RECORD SET
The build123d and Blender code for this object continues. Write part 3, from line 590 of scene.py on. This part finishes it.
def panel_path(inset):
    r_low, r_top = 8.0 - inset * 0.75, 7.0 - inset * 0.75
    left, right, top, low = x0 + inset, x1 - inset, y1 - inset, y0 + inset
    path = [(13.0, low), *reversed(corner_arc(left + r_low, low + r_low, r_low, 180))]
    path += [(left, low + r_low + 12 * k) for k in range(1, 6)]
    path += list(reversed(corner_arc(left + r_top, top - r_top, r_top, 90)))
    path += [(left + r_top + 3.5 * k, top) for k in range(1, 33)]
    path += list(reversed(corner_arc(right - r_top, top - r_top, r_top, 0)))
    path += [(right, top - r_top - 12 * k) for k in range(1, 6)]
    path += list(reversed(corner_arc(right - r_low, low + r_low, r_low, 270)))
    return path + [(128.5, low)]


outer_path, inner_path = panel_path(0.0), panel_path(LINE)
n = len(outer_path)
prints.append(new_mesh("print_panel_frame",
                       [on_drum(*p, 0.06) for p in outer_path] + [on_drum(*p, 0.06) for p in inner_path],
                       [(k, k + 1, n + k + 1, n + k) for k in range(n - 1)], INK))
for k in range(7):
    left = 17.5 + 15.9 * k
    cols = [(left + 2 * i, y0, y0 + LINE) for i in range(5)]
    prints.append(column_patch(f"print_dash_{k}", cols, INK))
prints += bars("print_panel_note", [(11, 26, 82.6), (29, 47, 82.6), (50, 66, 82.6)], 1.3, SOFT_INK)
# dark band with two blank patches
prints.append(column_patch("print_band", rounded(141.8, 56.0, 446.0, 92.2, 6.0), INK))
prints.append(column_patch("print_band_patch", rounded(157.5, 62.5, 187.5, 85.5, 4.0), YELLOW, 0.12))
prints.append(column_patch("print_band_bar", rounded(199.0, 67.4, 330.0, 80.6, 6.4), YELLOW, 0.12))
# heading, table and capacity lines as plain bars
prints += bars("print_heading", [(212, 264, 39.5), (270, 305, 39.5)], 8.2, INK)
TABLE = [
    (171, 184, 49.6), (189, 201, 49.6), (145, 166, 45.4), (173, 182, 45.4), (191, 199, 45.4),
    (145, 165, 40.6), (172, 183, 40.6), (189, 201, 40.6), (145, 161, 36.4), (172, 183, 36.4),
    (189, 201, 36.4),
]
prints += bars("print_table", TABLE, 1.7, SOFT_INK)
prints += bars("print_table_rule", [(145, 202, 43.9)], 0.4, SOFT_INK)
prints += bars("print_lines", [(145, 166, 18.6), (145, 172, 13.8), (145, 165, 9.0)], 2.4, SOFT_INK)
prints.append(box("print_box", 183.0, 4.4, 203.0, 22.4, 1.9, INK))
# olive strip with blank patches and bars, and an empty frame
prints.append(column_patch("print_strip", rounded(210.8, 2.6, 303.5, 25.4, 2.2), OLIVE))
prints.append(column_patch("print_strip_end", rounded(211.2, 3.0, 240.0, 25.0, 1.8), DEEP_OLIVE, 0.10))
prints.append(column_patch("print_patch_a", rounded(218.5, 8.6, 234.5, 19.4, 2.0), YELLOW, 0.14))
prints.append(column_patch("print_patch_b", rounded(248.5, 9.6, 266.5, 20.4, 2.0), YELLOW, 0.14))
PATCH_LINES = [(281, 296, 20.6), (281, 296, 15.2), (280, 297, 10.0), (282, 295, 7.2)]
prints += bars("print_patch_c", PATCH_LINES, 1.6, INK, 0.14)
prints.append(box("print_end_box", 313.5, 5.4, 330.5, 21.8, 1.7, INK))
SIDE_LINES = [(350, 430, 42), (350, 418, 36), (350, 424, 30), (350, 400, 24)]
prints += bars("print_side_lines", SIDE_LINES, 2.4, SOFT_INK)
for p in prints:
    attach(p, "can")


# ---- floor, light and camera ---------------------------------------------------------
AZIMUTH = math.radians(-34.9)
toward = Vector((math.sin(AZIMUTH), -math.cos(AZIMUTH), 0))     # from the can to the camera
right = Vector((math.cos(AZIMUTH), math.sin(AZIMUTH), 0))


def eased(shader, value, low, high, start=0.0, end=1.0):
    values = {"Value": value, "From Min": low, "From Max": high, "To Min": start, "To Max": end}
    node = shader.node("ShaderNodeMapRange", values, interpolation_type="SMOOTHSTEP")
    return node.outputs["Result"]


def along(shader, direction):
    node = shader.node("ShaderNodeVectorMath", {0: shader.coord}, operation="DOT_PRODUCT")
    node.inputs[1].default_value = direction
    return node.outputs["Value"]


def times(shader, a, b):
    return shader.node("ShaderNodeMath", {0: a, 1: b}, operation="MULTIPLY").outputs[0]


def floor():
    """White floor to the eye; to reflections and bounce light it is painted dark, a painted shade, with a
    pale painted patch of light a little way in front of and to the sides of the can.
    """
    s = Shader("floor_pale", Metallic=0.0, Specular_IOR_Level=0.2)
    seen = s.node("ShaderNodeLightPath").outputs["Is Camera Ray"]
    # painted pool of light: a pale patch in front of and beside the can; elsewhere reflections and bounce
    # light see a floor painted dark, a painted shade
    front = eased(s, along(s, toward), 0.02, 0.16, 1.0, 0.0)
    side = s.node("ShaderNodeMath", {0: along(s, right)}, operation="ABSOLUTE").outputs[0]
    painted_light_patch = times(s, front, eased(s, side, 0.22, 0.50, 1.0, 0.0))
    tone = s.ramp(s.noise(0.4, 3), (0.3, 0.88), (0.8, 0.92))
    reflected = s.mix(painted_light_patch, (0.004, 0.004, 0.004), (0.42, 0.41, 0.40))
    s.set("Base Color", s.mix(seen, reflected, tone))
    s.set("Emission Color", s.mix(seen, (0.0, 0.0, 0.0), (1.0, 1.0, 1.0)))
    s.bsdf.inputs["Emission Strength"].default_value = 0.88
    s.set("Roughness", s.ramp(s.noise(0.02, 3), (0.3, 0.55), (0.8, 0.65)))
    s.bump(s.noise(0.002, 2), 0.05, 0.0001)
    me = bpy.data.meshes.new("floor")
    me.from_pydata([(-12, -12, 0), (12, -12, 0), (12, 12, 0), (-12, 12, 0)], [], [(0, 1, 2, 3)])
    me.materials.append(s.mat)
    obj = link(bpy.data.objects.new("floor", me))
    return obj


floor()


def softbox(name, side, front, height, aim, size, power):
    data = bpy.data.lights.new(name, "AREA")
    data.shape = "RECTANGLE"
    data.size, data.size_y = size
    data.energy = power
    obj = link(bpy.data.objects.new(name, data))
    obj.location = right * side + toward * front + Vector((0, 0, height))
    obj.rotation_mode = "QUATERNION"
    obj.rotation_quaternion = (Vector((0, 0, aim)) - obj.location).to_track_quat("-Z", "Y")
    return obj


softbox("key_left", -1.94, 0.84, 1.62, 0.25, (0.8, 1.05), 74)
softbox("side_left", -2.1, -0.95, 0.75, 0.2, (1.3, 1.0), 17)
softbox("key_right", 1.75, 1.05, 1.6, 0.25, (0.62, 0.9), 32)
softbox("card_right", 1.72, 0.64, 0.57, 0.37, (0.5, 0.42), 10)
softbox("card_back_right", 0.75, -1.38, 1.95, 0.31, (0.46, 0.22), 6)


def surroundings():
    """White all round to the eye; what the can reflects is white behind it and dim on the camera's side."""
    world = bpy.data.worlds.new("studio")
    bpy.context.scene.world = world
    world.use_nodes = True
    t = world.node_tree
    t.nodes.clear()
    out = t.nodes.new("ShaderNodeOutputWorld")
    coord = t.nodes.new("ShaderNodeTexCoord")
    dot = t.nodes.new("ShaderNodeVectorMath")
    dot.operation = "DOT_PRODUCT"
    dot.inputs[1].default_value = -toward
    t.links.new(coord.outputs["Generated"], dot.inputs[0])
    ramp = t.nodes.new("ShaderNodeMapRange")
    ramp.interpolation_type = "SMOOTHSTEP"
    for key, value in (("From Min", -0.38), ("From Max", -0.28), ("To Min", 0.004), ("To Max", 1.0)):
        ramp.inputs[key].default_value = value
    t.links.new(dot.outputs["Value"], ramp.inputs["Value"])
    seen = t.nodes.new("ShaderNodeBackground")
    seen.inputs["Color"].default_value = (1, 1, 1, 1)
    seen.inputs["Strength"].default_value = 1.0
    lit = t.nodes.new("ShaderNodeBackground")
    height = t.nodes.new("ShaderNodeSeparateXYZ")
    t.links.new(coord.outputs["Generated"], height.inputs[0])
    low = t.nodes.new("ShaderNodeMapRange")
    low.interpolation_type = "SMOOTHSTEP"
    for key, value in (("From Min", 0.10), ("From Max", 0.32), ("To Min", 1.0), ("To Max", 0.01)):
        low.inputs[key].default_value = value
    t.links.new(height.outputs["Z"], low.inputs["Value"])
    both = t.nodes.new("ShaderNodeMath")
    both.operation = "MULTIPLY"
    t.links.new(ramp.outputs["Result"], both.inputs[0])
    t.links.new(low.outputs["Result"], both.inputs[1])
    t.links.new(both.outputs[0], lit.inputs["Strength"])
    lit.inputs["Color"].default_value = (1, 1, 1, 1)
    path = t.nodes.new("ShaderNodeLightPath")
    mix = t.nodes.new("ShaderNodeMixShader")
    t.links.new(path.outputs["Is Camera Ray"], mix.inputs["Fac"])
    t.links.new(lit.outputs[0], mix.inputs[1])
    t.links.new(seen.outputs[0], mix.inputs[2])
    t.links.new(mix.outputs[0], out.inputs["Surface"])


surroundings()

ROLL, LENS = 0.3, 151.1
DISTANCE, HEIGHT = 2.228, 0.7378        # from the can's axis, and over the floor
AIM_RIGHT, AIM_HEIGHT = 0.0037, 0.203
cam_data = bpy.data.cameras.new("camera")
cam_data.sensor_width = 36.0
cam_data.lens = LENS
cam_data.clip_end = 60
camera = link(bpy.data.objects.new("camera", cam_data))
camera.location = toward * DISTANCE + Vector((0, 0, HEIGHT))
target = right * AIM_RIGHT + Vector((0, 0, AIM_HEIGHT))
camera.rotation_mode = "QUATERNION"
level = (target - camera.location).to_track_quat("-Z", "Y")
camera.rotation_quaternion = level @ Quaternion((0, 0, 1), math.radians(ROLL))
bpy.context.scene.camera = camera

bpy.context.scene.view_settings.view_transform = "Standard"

...

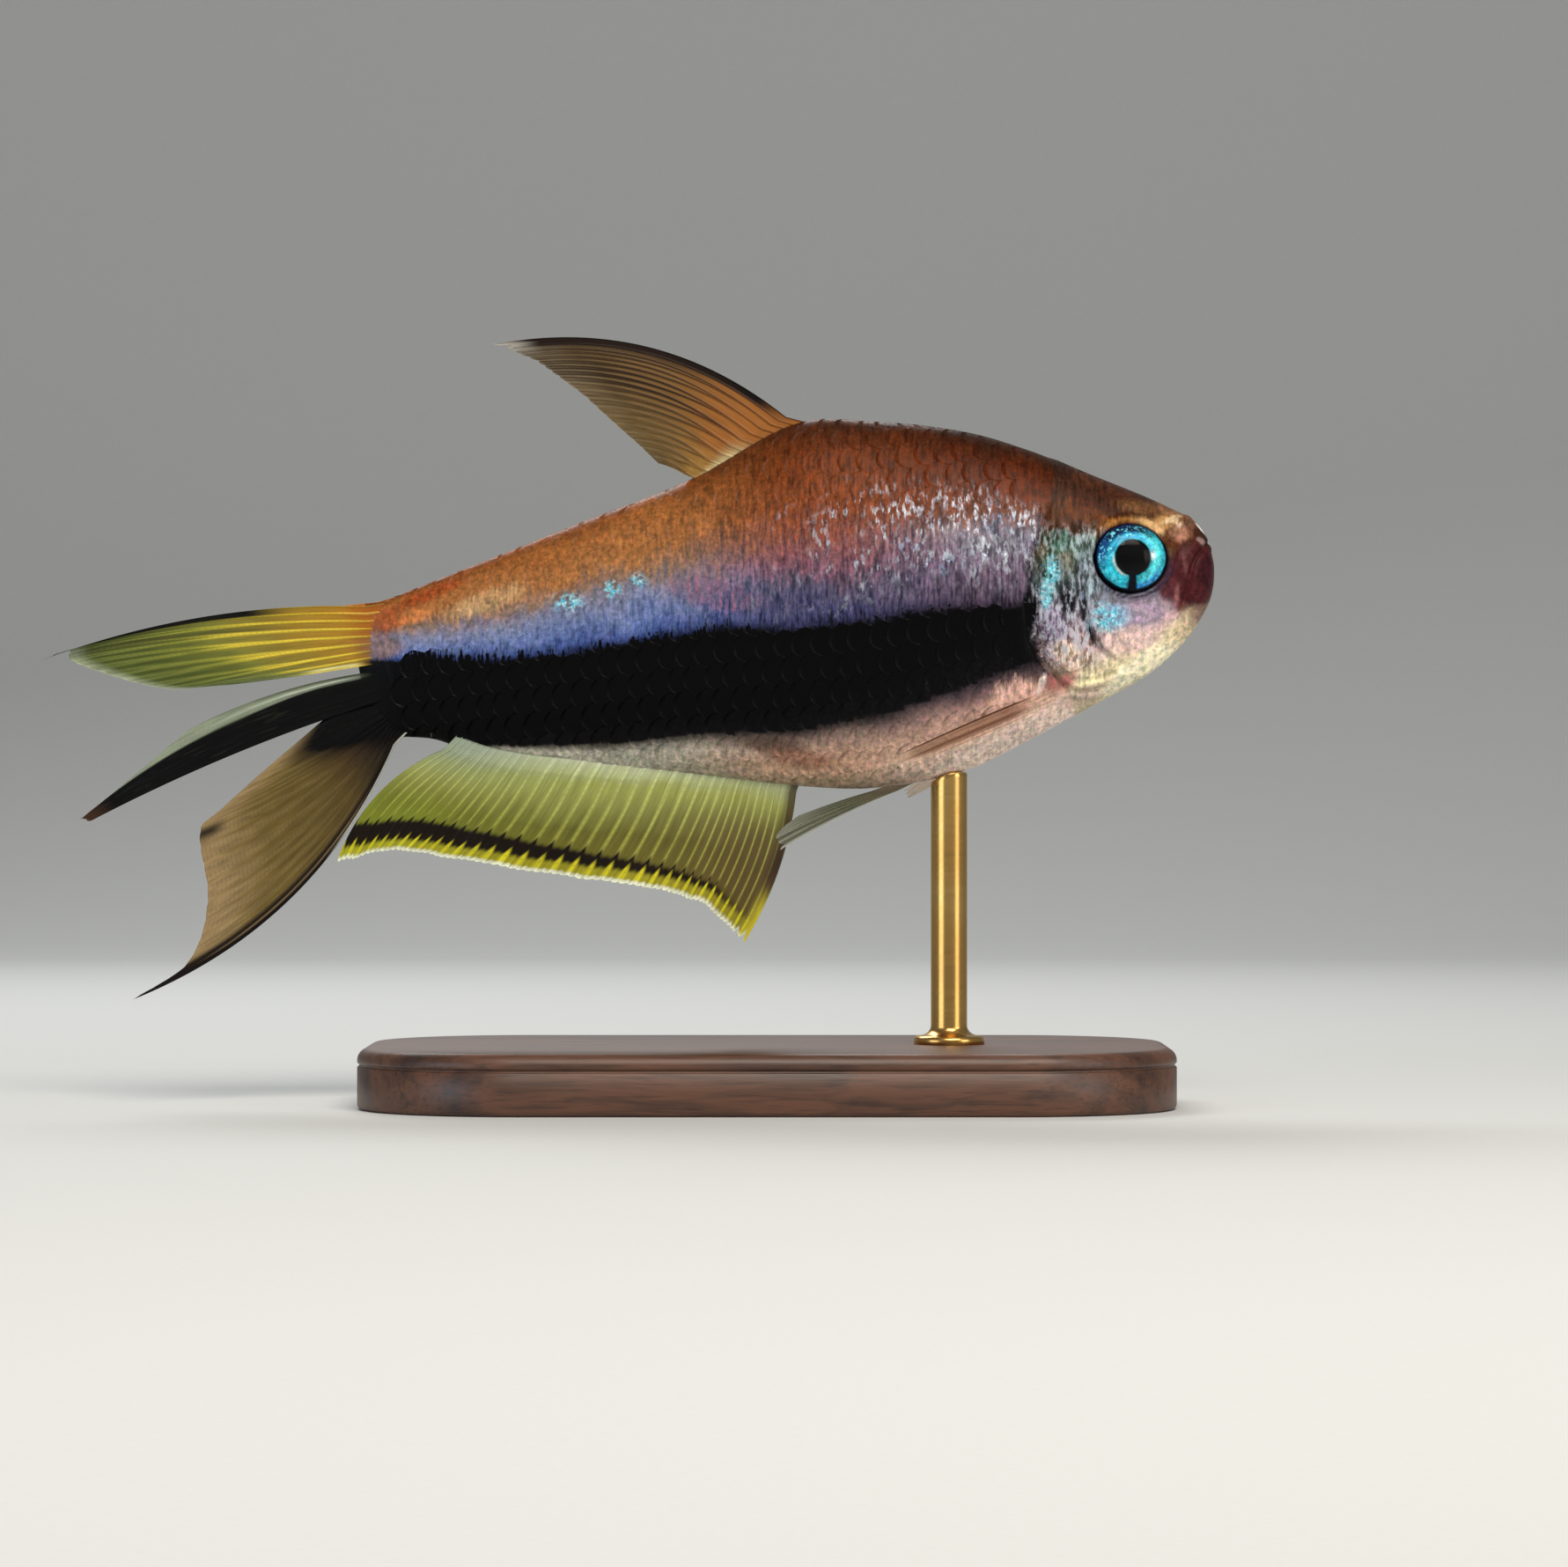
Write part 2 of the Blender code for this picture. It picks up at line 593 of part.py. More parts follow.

TASK OBJECTIVE
Look through the material above and print exactly the lines from the one containing "The build123d and" to the one containing "return path + [(128.5, low)]", both included, and nothing more.

ANSWER TO THIS EXERCISE
The build123d and Blender code for this object continues. Write part 3, from line 590 of scene.py on. This part finishes it.
def panel_path(inset):
    r_low, r_top = 8.0 - inset * 0.75, 7.0 - inset * 0.75
    left, right, top, low = x0 + inset, x1 - inset, y1 - inset, y0 + inset
    path = [(13.0, low), *reversed(corner_arc(left + r_low, low + r_low, r_low, 180))]
    path += [(left, low + r_low + 12 * k) for k in range(1, 6)]
    path += list(reversed(corner_arc(left + r_top, top - r_top, r_top, 90)))
    path += [(left + r_top + 3.5 * k, top) for k in range(1, 33)]
    path += list(reversed(corner_arc(right - r_top, top - r_top, r_top, 0)))
    path += [(right, top - r_top - 12 * k) for k in range(1, 6)]
    path += list(reversed(corner_arc(right - r_low, low + r_low, r_low, 270)))
    return path + [(128.5, low)]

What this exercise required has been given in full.